## What to produce
Copy every line with the string "return" in it.

## Scripts that build objects
-=-=-

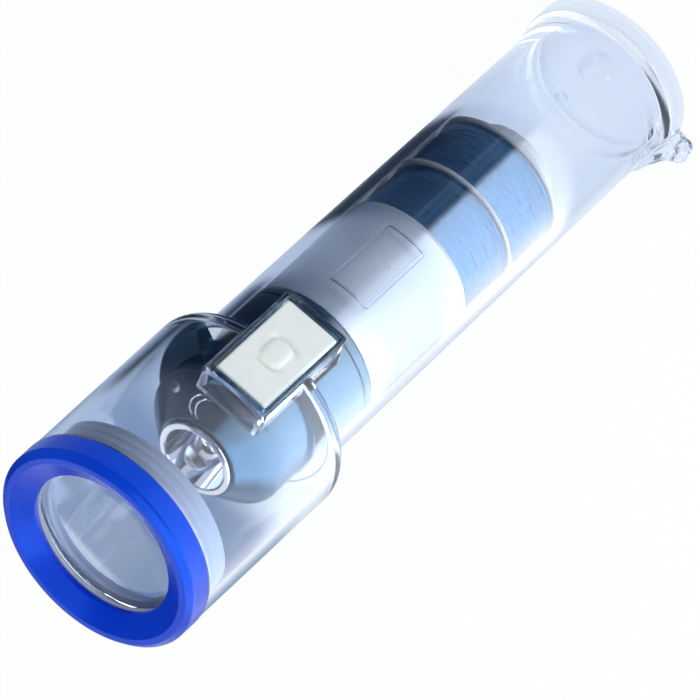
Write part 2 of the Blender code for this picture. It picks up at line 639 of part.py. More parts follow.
def make_circuit():
    """Upright circuit board in the housing, with the storage capacitor behind and the diodes in front."""
    low = HOUSING_REAR - SEAT_GAP + BOARD_MARGIN
    high = WEB_REAR - SEAT_GAP
    middle = (low + high) / 2
    width = 2 * (MODULE_CAVITY - BOARD_MARGIN)
    block("circuit_board", (width, BOARD_THICKNESS, high - low), (0, 0, middle), "board_green")
    capacitor_y = BOARD_THICKNESS / 2 + SEAT_GAP + CAPACITOR_RADIUS
    capacitor = disc(
        "storage_capacitor",
        CAPACITOR_RADIUS,
        middle - CAPACITOR_LENGTH / 2,
        middle + CAPACITOR_LENGTH / 2,
        "capacitor_sleeve",
        MAGNET_EDGE,
        SMALL_STEPS,
    )
    capacitor.location = (0, capacitor_y, 0)
    diode_y = -BOARD_THICKNESS / 2 - SEAT_GAP - DIODE_RADIUS
    number = 1
    for side in (-1, 1):
        for end in (-1, 1):
            place = (side * DIODE_SPREAD / 2, diode_y, middle + end * DIODE_PITCH / 2)
            rod(f"rectifier_diode_{number}", DIODE_RADIUS, DIODE_LENGTH, place, (1, 0, 0), "diode_black", 12)
            number += 1
    resistor_y = -BOARD_THICKNESS / 2 - SEAT_GAP - RESISTOR_RADIUS
    place = (0, resistor_y, middle)
    rod("lamp_resistor", RESISTOR_RADIUS, RESISTOR_LENGTH, place, (0, 0, 1), "resistor_tan", 12)
    for number, side in ((1, -1), (2, 1)):
        x = side * LAMP_WIRE_SPREAD / 2
        wire(f"lamp_wire_{number}", [(x, 0, high + SEAT_GAP), (x, 0, WEB_FRONT)], WIRE_RADIUS, "wire_red", 2)


def make_switch():
    """Clear frame through the case wall, the cream button in it, and the tact switch below."""
    frame_bottom = DECK_HEIGHT + SEAT_GAP
    frame_depth = FRAME_TOP - frame_bottom
    frame_centre = (0, -(FRAME_TOP + frame_bottom) / 2, SWITCH_LEVEL)
    frame_size = (FRAME_WIDTH, frame_depth, FRAME_LENGTH)
    frame = block("switch_frame", frame_size, frame_centre, "clear_plastic", FRAME_EDGE)
    window_width = BUTTON_WIDTH + 2 * SEAT_GAP
    window_size = (window_width, frame_depth + OVERRUN, BUTTON_LENGTH + 2 * SEAT_GAP)
    cut(frame, block("switch_window", window_size, frame_centre))
    button_bottom = BUTTON_TOP - BUTTON_THICKNESS
    slot_top = button_bottom + TAB_THICKNESS + SEAT_GAP
    slot_depth = slot_top - frame_bottom + OVERRUN
    slot_length = BUTTON_LENGTH + 2 * (TAB_LENGTH + SEAT_GAP)
    slot_size = (TAB_WIDTH + 2 * SEAT_GAP, slot_depth, slot_length)
    cut(frame, block("tab_slots", slot_size, (0, -slot_top + slot_depth / 2, SWITCH_LEVEL)))

    button_centre = (0, -BUTTON_TOP + BUTTON_THICKNESS / 2, SWITCH_LEVEL)
    button_size = (BUTTON_WIDTH, BUTTON_THICKNESS, BUTTON_LENGTH)
    button = block("switch_button", button_size, button_centre, "button_cream", BUTTON_EDGE)
    bump_depth = BUMP_HEIGHT + BUTTON_THICKNESS / 2
    bump_centre = (0, -BUTTON_TOP - BUMP_HEIGHT + bump_depth / 2, SWITCH_LEVEL)
    join(button, block("button_bump", (BUMP_WIDTH, bump_depth, BUMP_LENGTH), bump_centre, None, BUMP_EDGE))
    tab_centre = (0, -button_bottom - TAB_THICKNESS / 2, SWITCH_LEVEL)
    tab_size = (TAB_WIDTH, TAB_THICKNESS, BUTTON_LENGTH + 2 * TAB_LENGTH)
    join(button, block("button_tabs", tab_size, tab_centre))

    board_low = DECK_HEIGHT + SEAT_GAP
    board_high = board_low + SWITCH_BOARD_THICKNESS
    board_size = (SWITCH_BOARD_WIDTH, SWITCH_BOARD_THICKNESS, SWITCH_BOARD_LENGTH)
    block("switch_board", board_size, (0, -(board_low + board_high) / 2, SWITCH_LEVEL), "board_green")
    body_low = board_high + SEAT_GAP
    body_high = body_low + SWITCH_BODY_HEIGHT
    body_size = (SWITCH_BODY_SIDE, SWITCH_BODY_HEIGHT, SWITCH_BODY_SIDE)
    body_centre = (0, -(body_low + body_high) / 2, SWITCH_LEVEL)
    body = block("switch_body", body_size, body_centre, "switch_black", SEAT_GAP)
    plunger_low = body_high - PLUNGER_RADIUS / 2
    plunger_high = plunger_low + PLUNGER_LENGTH
    well_low = plunger_low - BUTTON_TRAVEL - SEAT_GAP
    well_depth = body_high - well_low + OVERRUN
    well_centre = (0, -well_low - well_depth / 2, SWITCH_LEVEL)
    cut(body, rod("plunger_well", PLUNGER_RADIUS + SEAT_GAP, well_depth, well_centre, (0, 1, 0)))
    plunger_centre = (0, -(plunger_low + plunger_high) / 2, SWITCH_LEVEL)
    rod("switch_plunger", PLUNGER_RADIUS, PLUNGER_LENGTH, plunger_centre, (0, 1, 0), "switch_black")
    boss_low = plunger_high + SEAT_GAP
    boss_high = button_bottom + BUTTON_THICKNESS / 2
    boss_centre = (0, -(boss_low + boss_high) / 2, SWITCH_LEVEL)
    join(button, rod("button_boss", BUTTON_BOSS_RADIUS, boss_high - boss_low, boss_centre, (0, 1, 0)))


def bobbin_profile():
    """Guide tube of the magnet, with the flanges that bound the coil sections."""
    points = [(GUIDE_RADIUS, GUIDE_FRONT)]
    for number in range(COIL_SECTIONS + 1):
        high = COIL_FRONT - number * FLANGE_STEP
        low = high - FLANGE_THICKNESS
        points += [(GUIDE_RADIUS, high), (FLANGE_RADIUS, high), (FLANGE_RADIUS, low), (GUIDE_RADIUS, low)]
    return points + [(GUIDE_RADIUS, GUIDE_REAR), (GUIDE_BORE, GUIDE_REAR), (GUIDE_BORE, GUIDE_FRONT)]


def winding_points(low, high):
    """One helix between two flanges, whose ends run straight towards the flange faces."""
    straight = 2 * WINDING_WIRE_RADIUS
    first = low + straight
    rise = high - straight - first
    count = WINDING_LOOPS * WINDING_POINTS_PER_LOOP
    points = [(WINDING_RADIUS, 0, low)]
    for step in range(count + 1):
        angle = 2 * math.pi * step / WINDING_POINTS_PER_LOOP
        level = first + rise * step / count
        points.append((WINDING_RADIUS * math.cos(angle), WINDING_RADIUS * math.sin(angle), level))
    return points + [(points[-1][0], points[-1][1], high)]


def least_gap(points):
    """Smallest clear distance of a winding to itself, between points at least half a loop apart."""
    places = [Vector(point) for point in points]
    apart = WINDING_POINTS_PER_LOOP // 2
    distances = [
        (places[i] - places[j]).length for i in range(len(places)) for j in range(i + apart, len(places))
    ]
    return min(distances) - 2 * WINDING_WIRE_RADIUS


def make_coil():
    turned("coil_bobbin", bobbin_profile(), "milky_plastic", INNER_STEPS)
    for number, name in enumerate(("front", "rear")):
        high = COIL_FRONT - FLANGE_THICKNESS - number * FLANGE_STEP - SEAT_GAP
        low = high - COIL_SECTION_LENGTH + 2 * SEAT_GAP
        core = ring_profile(GUIDE_RADIUS + SEAT_GAP, CORE_RADIUS, low, high)
        turned(f"coil_core_{name}", core, "coil_core")
        points = winding_points(low, high)
        wire(f"coil_winding_{name}", points, WINDING_WIRE_RADIUS, "coil_enamel")
        print(f"coil_winding_{name}: least gap to itself {least_gap(points) / MM:.2f} mm")


def make_generator():
    """Magnet between its rubber bumpers in the guide tube, the end cap and the grey sleeve."""
    disc("shake_magnet", MAGNET_RADIUS, MAGNET_REST, MAGNET_REST + MAGNET_LENGTH, "magnet_nickel", MAGNET_EDGE)
    disc("rear_bumper", BUMPER_RADIUS, REAR_STOP - BUMPER_THICKNESS, REAR_STOP, "bumper_rubber", BUMPER_EDGE)
    disc("front_bumper", BUMPER_RADIUS, FRONT_STOP, FRONT_STOP + BUMPER_THICKNESS, "bumper_rubber", BUMPER_EDGE)
    cap_high = GUIDE_REAR - SEAT_GAP
    cap_low = cap_high - END_CAP_THICKNESS
    spigot = GUIDE_REAR + END_CAP_SPIGOT
    cap = [(0, spigot), (BUMPER_RADIUS, spigot), (BUMPER_RADIUS, cap_high), (END_CAP_RADIUS, cap_high)]
    cap += [(END_CAP_RADIUS, cap_low), (0, cap_low)]
    turned("guide_end_cap", cap, "milky_plastic", INNER_STEPS, False)
    low = COIL_FRONT + SEAT_GAP
    sleeve = ring_profile(SLEEVE_RADIUS - SLEEVE_WALL, SLEEVE_RADIUS, low, low + SLEEVE_LENGTH)
    turned("spacer_sleeve", sleeve, "grey_plastic", CASE_STEPS)
    middle = (GUIDE_RADIUS + SLEEVE_RADIUS - SLEEVE_WALL) / 2
    for number, side in ((1, -1), (2, 1)):
        across = side * middle * math.sin(LEAD_ANGLE)
        deep = middle * math.cos(LEAD_ANGLE)
        points = []
        for step in range(ARC_POINTS * 2 + 1):
            share = step / (ARC_POINTS * 2)
            bow = LEAD_BOW * math.sin(math.pi * share)
            points.append((across, deep - bow, low + share * SLEEVE_LENGTH))
        wire(f"coil_lead_{number}", points, LEAD_RADIUS, "wire_red", 2)


def add_joint_axes():
    """Empties on the joint axes, with the pieces that move along or about them as children."""
    axes = {
        "magnet_slide": ((0, 0, MAGNET_REST), ["shake_magnet"]),
        "button_press": ((0, 0, SWITCH_LEVEL), ["switch_button", "switch_plunger"]),
        "bezel_thread": ((0, 0, BEZEL_BOTTOM), ["bezel_ring", "front_lens", "lens_gasket", "lens_retainer"]),
    }
    for name, (place, children) in axes.items():
        empty = bpy.data.objects.new(name, None)
        empty.location = place
        PARTS.objects.link(empty)
        bpy.context.view_layer.update()
        for child in children:
            obj = bpy.data.objects[child]
            obj.parent = empty
            obj.matrix_parent_inverse = empty.matrix_world.inverted()


make_case()
make_lug()
make_front()
make_lamp()
make_module()
make_circuit()
make_switch()
make_coil()
make_generator()
add_joint_axes()
print(f"magnet travel {MAGNET_TRAVEL / MM:.2f} mm, switch level {SWITCH_LEVEL / MM:.2f} mm")
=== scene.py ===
"""Dresses the shake flashlight: clear case, blue ring, coil, module and push switch, on a pale floor.

Every length below is in millimetres unless a line says otherwise, in the frame of the part:
+Z runs from the tail to the lens, the push switch faces -Y and the lanyard lug -X.
"""

import math

import bmesh
import bpy
from mathutils import Matrix, Vector


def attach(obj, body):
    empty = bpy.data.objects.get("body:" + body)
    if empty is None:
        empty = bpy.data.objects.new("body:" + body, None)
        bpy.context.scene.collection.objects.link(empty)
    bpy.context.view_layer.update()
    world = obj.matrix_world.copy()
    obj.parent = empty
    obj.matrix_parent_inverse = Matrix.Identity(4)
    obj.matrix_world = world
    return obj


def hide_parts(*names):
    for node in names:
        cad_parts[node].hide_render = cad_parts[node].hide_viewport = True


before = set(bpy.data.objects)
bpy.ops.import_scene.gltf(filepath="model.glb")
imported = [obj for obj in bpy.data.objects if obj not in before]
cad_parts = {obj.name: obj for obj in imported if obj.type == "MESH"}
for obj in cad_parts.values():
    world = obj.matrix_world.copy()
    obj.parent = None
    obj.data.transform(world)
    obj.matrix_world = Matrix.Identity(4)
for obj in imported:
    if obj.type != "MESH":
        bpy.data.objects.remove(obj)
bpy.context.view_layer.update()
MM = 0.001

# Sizes of the case, the same as in the solids
HEAD_R = 23.2
HEAD_BORE = 21.2
HEAD_REAR = 120.6
HEAD_FRONT = 165.6
BARREL_FRONT_R = 18.096
BARREL_REAR_R = 17.296
FLARE_TOP = 14.5
LIP_R = 18.696
LIP_TOP = 4.8
SWITCH_LEVEL = 123.1
BUTTON_TOP = 22.1

# Other sizes that more than one piece goes by
SKIRT_R = 18.1
SKIRT_LOW = 158.5
SKIRT_HIGH = 165.85
THREAD_PITCH = 2.0
PANEL_LEVEL = 87.7
BOSS_LEVEL = 26
BOSS_STEPS = 32
LUG_X = -21.2
LUG_Z = 3.1
MODULE_R = 15.67
GUIDE_R = 7.91
RIB_R = 15.19
RIBS = (72.6, 71.8), (57.0, 56.2), (41.5, 40.7)
SLEEVE_LOW = 72.7
SLEEVE_HIGH = 103.4

# Points round a turned piece
FINE = 192
ROUND = 128
SMALL = 64


def finish_mesh(name, bm, look, body="root", sharp=35, slot=None, replaces=()):
    """Turns a bmesh into a smooth piece with crisp edges that rides on a body."""
    bmesh.ops.remove_doubles(bm, verts=bm.verts, dist=1e-7)
    bmesh.ops.dissolve_degenerate(bm, edges=bm.edges, dist=1e-8)
    bmesh.ops.recalc_face_normals(bm, faces=bm.faces)
    limit = math.radians(sharp)
    for edge in bm.edges:
        edge.smooth = not (len(edge.link_faces) == 2 and edge.calc_face_angle(0) > limit)
    for face in bm.faces:
        face.smooth = True
    mesh = bpy.data.meshes.new(name)
    bm.to_mesh(mesh)
    bm.free()
    obj = bpy.data.objects.new(name, mesh)
    bpy.context.scene.collection.objects.link(obj)
    mesh.materials.append(look)
    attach(obj, body)
    if replaces:
        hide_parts(*replaces)
    return obj


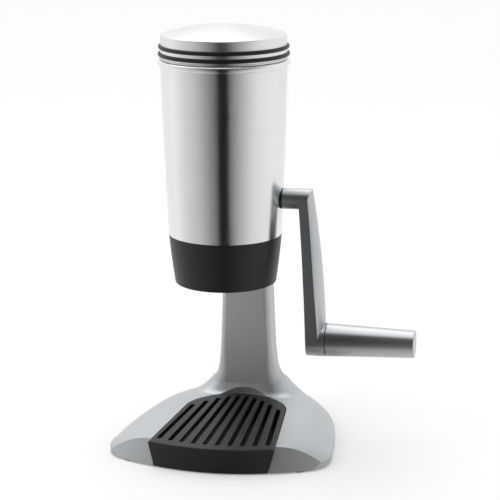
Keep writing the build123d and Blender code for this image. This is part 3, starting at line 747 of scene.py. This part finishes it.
@dataclass(frozen=True)
class Viewpoint:
    """The camera, where it stood for the photograph.

    Attributes:
        place: Its place in metres.
        azimuth: Degrees that its back is turned from -Y towards +X.
        pitch: Degrees that it looks down.
        roll: Degrees that it leans.
        lens: Focal length in millimetres.
        sensor_width: Width of its sensor in millimetres.
        reach: How far it sees, in metres.
    """

    place: Point = (0.3164, -1.4053, 0.5273)
    azimuth: float = 11.89
    pitch: float = 13.97
    roll: float = 0.31
    lens: float = 129.746
    sensor_width: float = 36.0
    reach: float = 50.0

    def set_up(self) -> None:
        """Add the camera and look through it."""
        azimuth, pitch, roll = (math.radians(angle) for angle in (self.azimuth, self.pitch, self.roll))
        level = math.cos(pitch)
        back = Vector((math.sin(azimuth) * level, -math.cos(azimuth) * level, math.sin(pitch)))
        right = Vector((math.cos(azimuth), math.sin(azimuth), 0.0))
        up = back.cross(right)
        x_axis = right * math.cos(roll) - up * math.sin(roll)
        y_axis = right * math.sin(roll) + up * math.cos(roll)
        bpy.ops.object.camera_add(location=self.place)
        camera = bpy.context.object
        camera.name = "viewpoint"
        camera.rotation_euler = Matrix((x_axis, y_axis, back)).transposed().to_euler()
        camera.data.lens = self.lens
        camera.data.sensor_width = self.sensor_width
        camera.data.clip_end = self.reach
        bpy.context.scene.camera = camera


@dataclass(frozen=True)
class Studio:
    """Everything round the object.

    Attributes:
        floor: The floor.
        surroundings: The world.
        screen: The dark screen in the metal's reflections.
        softboxes: The lamps at the sides.
        sky: The light from above.
        viewpoint: The camera.
        target: The point that the lamps face.
    """

    floor: Floor = Floor()
    surroundings: Surroundings = Surroundings()
    screen: ReflectionScreen = ReflectionScreen()
    softboxes: tuple[Softbox, ...] = (
        Softbox("left_softbox", (-1.9, -0.7, 0.9), 1.7, 9.0),
        Softbox("right_softbox", (2.1, -0.3, 0.8), 1.7, 7.5),
    )
    sky: Sky = Sky()
    viewpoint: Viewpoint = Viewpoint()
    target: Point = (0.0, 0.02, 0.17)

    def set_up(self) -> None:
        """Build the whole studio."""
        self.floor.lay()
        self.surroundings.surround()
        self.screen.stand()
        for softbox in self.softboxes:
            softbox.hang(Vector(self.target))
        self.sky.hang()
        self.viewpoint.set_up()
        log.info("the studio is set")


def main() -> None:
    """Dress every sub-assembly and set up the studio."""
    logging.basicConfig(level=logging.INFO)
    bpy.context.scene.view_settings.view_transform = "Standard"
    for build in (build_turned_lines, build_mottle, build_flake, build_moulded_grain):
        build()
    wardrobe = Wardrobe()
    for assembly in (Cup(), Lid(), Crusher(), Crank(), Stand()):
        assembly.dress(wardrobe)
    Studio().set_up()


if __name__ == "__main__":
    main()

-=-=-

## Completed task
    return points + [(GUIDE_RADIUS, GUIDE_REAR), (GUIDE_BORE, GUIDE_REAR), (GUIDE_BORE, GUIDE_FRONT)]
    return points + [(points[-1][0], points[-1][1], high)]
    return min(distances) - 2 * WINDING_WIRE_RADIUS
    return obj
    return obj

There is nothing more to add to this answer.